_What to work on_.
Print the lines of the data, starting with the first, up to and including the line where "self.link(source, *(self.inputs[name] for" appears.

_Dataset records_.
begin

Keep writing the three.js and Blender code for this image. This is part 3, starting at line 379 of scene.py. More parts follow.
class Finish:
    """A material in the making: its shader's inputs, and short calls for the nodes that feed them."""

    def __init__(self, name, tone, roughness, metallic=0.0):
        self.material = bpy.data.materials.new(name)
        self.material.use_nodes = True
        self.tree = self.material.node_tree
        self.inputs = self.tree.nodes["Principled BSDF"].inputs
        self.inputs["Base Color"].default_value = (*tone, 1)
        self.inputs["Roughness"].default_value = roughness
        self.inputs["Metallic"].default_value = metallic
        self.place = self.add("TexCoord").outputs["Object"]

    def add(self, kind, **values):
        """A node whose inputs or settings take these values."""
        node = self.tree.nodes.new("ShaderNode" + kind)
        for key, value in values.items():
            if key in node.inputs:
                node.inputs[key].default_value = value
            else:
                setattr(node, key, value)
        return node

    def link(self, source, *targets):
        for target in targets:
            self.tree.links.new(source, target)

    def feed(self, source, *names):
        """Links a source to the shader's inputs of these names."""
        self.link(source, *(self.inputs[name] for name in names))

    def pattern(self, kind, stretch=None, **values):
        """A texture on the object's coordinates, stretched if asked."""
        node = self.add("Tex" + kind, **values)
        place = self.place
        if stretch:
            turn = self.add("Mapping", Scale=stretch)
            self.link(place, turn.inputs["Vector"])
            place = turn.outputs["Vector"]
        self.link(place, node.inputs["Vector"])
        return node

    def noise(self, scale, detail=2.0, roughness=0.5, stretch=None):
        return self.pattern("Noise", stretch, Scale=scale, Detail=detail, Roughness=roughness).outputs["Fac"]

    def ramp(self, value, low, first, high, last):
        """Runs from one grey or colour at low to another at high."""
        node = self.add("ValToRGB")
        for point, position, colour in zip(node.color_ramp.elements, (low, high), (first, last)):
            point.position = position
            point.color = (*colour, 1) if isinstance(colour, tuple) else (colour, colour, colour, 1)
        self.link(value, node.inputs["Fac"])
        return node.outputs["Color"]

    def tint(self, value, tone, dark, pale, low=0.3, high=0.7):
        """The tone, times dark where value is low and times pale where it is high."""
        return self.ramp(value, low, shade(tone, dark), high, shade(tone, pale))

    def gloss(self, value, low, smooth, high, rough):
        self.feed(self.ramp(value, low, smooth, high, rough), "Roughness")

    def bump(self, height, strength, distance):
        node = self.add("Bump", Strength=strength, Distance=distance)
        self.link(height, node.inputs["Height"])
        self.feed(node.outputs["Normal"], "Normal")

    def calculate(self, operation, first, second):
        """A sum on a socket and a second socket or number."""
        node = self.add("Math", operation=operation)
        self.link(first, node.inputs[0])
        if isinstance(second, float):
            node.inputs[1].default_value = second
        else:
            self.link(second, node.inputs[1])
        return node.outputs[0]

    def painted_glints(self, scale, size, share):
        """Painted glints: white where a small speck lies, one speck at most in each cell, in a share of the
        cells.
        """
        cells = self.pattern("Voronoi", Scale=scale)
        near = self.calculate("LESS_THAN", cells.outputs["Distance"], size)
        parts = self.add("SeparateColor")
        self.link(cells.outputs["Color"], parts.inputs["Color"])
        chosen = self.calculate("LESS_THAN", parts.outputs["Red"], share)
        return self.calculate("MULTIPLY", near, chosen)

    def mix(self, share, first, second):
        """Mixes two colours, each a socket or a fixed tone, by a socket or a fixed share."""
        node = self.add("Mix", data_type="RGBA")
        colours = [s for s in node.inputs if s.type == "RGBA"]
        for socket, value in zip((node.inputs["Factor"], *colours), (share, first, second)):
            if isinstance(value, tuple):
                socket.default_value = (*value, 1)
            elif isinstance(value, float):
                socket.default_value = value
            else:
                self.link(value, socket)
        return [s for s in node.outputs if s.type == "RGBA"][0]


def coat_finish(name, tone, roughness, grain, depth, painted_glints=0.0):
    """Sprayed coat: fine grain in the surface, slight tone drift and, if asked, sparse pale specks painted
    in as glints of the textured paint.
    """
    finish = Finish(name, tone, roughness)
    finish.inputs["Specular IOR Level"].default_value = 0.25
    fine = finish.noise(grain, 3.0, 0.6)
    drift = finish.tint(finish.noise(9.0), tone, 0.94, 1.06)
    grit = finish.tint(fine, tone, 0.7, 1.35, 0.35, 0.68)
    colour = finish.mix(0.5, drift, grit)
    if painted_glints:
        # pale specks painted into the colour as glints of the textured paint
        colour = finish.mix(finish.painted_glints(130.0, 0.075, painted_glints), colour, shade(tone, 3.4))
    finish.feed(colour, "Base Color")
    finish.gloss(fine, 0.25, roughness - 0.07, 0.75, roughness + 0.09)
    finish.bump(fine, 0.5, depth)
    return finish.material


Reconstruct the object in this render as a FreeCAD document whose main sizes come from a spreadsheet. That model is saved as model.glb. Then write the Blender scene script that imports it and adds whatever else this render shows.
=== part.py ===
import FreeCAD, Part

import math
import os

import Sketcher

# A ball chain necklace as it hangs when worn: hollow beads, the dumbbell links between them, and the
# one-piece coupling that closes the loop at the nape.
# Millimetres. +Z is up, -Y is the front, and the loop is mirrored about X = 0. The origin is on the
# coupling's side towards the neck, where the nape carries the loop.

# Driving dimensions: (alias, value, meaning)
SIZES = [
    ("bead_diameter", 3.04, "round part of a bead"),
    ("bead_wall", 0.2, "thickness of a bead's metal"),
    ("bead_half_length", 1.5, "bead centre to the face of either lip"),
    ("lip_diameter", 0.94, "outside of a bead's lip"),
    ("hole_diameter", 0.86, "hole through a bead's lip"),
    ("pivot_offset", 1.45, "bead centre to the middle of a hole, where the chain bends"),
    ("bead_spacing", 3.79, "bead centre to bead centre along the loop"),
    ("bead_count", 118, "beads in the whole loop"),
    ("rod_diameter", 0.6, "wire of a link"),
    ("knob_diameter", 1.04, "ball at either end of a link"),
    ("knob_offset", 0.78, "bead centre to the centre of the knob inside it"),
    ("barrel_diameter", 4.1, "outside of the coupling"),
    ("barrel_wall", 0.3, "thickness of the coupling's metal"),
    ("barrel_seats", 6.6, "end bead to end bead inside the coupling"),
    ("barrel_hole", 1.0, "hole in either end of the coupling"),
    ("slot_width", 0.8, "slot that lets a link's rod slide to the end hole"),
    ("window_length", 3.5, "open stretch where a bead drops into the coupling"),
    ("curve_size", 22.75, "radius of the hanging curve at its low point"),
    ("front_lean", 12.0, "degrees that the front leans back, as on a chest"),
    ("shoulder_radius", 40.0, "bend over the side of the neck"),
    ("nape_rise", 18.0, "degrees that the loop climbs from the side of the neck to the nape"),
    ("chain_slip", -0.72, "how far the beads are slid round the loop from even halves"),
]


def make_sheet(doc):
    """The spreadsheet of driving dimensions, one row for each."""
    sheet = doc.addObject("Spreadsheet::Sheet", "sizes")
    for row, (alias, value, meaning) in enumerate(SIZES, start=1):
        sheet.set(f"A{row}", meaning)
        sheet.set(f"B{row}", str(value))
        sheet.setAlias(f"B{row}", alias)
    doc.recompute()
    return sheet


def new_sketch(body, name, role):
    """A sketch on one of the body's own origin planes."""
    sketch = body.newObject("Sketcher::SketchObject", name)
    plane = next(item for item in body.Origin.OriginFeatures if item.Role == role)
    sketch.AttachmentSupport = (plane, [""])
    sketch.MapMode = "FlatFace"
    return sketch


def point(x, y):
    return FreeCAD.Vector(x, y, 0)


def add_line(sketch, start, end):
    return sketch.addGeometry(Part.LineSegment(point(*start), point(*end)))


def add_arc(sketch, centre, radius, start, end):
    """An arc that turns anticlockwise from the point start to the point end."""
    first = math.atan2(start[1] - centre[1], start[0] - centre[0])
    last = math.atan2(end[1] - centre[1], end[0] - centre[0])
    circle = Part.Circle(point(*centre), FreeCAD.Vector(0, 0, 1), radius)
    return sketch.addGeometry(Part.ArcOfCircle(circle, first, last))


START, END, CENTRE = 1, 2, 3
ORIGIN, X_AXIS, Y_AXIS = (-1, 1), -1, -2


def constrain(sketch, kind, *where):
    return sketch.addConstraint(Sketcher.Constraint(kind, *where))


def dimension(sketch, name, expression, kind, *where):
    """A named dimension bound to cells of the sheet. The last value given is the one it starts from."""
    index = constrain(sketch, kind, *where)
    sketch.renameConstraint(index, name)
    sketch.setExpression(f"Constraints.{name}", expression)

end

_Correct answer_.
Keep writing the three.js and Blender code for this image. This is part 3, starting at line 379 of scene.py. More parts follow.
class Finish:
    """A material in the making: its shader's inputs, and short calls for the nodes that feed them."""

    def __init__(self, name, tone, roughness, metallic=0.0):
        self.material = bpy.data.materials.new(name)
        self.material.use_nodes = True
        self.tree = self.material.node_tree
        self.inputs = self.tree.nodes["Principled BSDF"].inputs
        self.inputs["Base Color"].default_value = (*tone, 1)
        self.inputs["Roughness"].default_value = roughness
        self.inputs["Metallic"].default_value = metallic
        self.place = self.add("TexCoord").outputs["Object"]

    def add(self, kind, **values):
        """A node whose inputs or settings take these values."""
        node = self.tree.nodes.new("ShaderNode" + kind)
        for key, value in values.items():
            if key in node.inputs:
                node.inputs[key].default_value = value
            else:
                setattr(node, key, value)
        return node

    def link(self, source, *targets):
        for target in targets:
            self.tree.links.new(source, target)

    def feed(self, source, *names):
        """Links a source to the shader's inputs of these names."""
        self.link(source, *(self.inputs[name] for name in names))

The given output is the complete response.